■ **Exercise objective**
Report every line below that holds the word "Blender".

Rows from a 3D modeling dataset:
══════════════════════════════

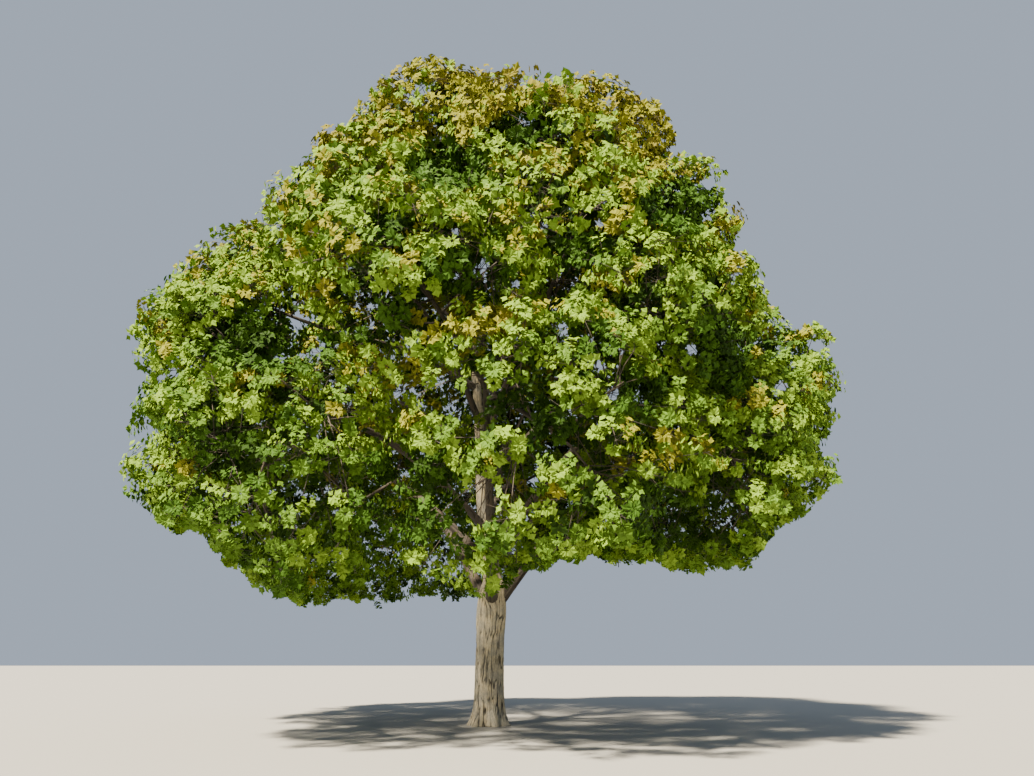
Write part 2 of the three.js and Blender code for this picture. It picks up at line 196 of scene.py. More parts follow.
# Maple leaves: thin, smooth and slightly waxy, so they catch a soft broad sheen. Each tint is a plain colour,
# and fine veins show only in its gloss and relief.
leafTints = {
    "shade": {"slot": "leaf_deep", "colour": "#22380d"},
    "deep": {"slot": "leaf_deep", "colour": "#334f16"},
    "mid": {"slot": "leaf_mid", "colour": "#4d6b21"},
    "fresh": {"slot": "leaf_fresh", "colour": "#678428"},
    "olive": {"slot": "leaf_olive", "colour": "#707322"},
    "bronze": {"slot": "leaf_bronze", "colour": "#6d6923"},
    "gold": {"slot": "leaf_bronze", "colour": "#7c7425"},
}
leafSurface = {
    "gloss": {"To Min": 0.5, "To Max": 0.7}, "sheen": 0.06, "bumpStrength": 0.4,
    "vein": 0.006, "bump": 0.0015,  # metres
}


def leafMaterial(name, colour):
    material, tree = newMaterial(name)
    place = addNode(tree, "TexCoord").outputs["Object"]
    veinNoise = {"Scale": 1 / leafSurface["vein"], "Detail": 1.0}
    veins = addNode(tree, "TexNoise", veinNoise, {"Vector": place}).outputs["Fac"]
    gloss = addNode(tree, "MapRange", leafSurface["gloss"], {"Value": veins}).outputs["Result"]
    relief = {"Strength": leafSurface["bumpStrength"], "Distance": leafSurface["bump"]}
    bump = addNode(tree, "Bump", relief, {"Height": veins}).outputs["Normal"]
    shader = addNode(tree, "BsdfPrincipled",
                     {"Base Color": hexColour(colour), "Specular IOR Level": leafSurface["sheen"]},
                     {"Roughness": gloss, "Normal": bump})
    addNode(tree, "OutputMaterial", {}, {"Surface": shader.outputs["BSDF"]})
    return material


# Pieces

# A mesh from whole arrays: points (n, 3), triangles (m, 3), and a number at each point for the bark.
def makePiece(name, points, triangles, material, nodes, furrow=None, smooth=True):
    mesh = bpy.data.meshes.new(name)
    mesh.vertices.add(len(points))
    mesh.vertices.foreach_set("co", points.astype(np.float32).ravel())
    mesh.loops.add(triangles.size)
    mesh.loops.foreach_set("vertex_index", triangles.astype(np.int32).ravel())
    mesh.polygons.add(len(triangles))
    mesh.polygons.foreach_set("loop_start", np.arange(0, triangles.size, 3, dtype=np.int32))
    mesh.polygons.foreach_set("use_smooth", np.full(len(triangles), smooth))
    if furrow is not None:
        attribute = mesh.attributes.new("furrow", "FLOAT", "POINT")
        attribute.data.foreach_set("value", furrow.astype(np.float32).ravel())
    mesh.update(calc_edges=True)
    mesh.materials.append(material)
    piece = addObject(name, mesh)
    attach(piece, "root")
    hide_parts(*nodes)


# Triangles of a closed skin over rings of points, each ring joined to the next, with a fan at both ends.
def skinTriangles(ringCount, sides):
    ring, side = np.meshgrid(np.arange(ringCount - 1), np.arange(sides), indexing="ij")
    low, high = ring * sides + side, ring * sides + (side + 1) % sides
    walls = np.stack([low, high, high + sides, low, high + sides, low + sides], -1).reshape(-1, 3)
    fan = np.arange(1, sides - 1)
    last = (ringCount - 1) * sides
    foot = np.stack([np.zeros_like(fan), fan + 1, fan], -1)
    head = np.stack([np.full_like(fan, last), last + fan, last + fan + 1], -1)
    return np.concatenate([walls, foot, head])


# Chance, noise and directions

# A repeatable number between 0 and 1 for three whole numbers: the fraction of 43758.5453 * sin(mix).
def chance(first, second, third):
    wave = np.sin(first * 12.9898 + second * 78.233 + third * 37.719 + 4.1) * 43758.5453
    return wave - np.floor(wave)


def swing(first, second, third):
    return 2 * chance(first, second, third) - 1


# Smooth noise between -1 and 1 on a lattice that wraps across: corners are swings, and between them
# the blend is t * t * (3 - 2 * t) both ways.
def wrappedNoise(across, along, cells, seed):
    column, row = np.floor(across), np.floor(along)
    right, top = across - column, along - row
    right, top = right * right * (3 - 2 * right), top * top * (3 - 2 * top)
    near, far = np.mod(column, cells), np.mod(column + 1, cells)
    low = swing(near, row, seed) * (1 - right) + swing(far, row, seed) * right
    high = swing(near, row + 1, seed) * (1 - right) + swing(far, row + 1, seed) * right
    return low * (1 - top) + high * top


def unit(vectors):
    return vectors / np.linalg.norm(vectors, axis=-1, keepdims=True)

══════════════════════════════

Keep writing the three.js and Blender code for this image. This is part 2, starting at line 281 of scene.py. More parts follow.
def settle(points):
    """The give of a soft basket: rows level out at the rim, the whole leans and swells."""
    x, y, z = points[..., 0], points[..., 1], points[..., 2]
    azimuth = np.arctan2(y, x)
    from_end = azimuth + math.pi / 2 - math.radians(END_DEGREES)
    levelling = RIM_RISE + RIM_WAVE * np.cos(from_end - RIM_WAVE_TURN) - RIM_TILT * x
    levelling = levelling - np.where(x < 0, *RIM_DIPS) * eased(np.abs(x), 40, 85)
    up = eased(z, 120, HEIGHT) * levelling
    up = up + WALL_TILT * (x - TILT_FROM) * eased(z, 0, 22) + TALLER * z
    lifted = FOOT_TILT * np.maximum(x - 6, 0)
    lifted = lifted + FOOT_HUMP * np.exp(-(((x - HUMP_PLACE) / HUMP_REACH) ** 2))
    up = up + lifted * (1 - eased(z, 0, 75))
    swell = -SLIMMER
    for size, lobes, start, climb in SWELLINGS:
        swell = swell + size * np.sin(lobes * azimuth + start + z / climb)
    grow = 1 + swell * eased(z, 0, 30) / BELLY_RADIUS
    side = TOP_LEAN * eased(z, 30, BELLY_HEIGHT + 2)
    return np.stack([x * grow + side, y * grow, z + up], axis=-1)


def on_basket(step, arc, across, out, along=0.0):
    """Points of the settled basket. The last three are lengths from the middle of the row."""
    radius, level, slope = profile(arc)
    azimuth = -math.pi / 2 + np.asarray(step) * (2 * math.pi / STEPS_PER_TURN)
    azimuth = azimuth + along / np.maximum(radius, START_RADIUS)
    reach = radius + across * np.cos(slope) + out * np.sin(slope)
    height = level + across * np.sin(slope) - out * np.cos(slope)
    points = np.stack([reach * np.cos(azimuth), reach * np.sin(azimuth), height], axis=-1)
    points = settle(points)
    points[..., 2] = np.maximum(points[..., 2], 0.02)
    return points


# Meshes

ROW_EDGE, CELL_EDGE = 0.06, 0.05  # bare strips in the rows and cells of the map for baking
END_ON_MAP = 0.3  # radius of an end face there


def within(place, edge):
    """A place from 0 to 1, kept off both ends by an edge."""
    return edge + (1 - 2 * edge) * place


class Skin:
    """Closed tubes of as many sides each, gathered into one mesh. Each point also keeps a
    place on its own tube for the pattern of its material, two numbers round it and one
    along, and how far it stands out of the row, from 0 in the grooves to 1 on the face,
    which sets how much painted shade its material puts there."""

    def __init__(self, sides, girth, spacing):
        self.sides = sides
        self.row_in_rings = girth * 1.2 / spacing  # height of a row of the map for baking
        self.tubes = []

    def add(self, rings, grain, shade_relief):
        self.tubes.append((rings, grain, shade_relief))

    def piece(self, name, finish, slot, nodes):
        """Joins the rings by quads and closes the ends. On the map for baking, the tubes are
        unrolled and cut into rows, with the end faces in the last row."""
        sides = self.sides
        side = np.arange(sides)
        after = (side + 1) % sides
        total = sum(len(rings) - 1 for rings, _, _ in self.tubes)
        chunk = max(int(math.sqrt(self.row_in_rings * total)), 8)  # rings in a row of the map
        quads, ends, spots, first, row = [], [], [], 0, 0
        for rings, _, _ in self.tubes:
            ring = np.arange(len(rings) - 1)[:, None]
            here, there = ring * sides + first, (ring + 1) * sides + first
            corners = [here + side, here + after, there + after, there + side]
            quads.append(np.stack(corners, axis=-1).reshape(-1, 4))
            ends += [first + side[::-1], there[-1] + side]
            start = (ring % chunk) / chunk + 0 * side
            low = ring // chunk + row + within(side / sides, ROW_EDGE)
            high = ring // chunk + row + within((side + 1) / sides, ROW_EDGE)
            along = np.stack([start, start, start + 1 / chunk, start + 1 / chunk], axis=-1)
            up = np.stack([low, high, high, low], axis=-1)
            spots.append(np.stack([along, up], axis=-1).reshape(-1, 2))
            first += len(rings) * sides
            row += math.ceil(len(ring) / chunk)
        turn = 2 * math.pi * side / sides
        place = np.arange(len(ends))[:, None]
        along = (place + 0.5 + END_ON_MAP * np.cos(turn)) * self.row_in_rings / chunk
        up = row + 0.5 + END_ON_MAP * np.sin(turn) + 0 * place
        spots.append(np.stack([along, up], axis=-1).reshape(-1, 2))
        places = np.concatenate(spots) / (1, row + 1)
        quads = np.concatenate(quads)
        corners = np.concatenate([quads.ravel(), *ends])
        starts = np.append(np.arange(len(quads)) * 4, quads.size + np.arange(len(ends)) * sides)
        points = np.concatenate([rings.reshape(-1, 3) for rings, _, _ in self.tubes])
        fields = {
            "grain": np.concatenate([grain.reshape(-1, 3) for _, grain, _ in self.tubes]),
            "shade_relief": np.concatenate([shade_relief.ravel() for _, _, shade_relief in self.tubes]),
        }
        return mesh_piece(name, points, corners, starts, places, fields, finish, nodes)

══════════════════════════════

■ **Written solution**
Write part 2 of the three.js and Blender code for this picture. It picks up at line 196 of scene.py. More parts follow.
Keep writing the three.js and Blender code for this image. This is part 2, starting at line 281 of scene.py. More parts follow.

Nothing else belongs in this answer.